Twenty years later, the Srebrenica massacre remains a deep open wound in the heart of the Balkans. In the last days, the twenty year anniversary gave the occasion to reopen several controversies in the relationship between Serbia and Bosnia and Herzegovina and in the international community.

A week before the anniversary, The Observer revealed the existence of documents that proves responsibilities of western powers in the massacre. In particular this documents strengthen the thesis that the UK and the United States were informed of Serbs’ purposes, but decided to sacrifice Srebrenica in order to continue the negotiations ongoing with Milosevic.
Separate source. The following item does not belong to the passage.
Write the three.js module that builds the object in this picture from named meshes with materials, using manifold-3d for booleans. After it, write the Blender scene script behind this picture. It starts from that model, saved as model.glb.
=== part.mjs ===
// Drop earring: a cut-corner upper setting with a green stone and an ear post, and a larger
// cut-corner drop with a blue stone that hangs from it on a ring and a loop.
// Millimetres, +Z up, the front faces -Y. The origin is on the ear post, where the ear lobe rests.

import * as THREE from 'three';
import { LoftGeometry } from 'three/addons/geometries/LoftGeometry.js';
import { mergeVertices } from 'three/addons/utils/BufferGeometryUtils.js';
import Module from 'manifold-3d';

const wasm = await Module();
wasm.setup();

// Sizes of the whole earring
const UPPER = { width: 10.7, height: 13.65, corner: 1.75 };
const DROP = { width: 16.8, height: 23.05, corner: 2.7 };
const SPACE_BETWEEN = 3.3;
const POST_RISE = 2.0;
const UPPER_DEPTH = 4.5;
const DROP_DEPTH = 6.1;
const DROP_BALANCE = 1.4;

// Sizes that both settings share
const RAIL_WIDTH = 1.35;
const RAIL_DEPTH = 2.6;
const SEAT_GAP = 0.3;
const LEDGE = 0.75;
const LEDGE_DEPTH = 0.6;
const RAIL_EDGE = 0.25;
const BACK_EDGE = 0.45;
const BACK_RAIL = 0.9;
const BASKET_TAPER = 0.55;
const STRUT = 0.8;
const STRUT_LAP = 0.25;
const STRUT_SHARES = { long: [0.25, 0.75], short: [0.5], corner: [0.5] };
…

Another current dispute is related to the legal definition of the massacre. The day before the twenty year anniversary, Russia vetoed a Resolution proposed at the United Nations Security Council that would have condemned the massacre as a genocide. Even if the Srebrenica massacre was defined as genocide more than once by the International Criminal Tribunal for the former Yugoslavia, Russia vetoed the Resolution because: not constructive, confrontational and politically motivated”.

However, the most significant incident occurred during the celebration of the anniversary held at the Srebrenica-Potočari Memorial and Cemetery for the Victims. The event was attended by representatives of high level from at least 80 countries, including Bill Clinton and Madeleine Albright. Serbian Prime Minister Aleksander Vučić was forced to leave the ceremony because of a huge crowd throwing stones and bottles against him and the Serbian delegation. Vučić is accused both for his actual role of Serbian Prime Minister and for his past alliance with Milosevic’s government, in which he also served as minister.

What happened during the ceremony, definitely comprehensible, is a backward step in the purpose of the stabilization of the region and for the normalization of the bilateral relations. In fact Vučić’s government, also conditioned by European requests, tried during the last months to carry out a policy of reconciliation. The Serbian government in fact stated that it “unambiguously condemns this horrible crime and is disgusted with all those who took part in it and will continue to bring them to justice” and Vučić’s presence itself was a sign of openness. Is crucial for the future of Serbia-Bosnia and Herzegovina relations that the Potočari incident does not compromise the complicated reconciliation process.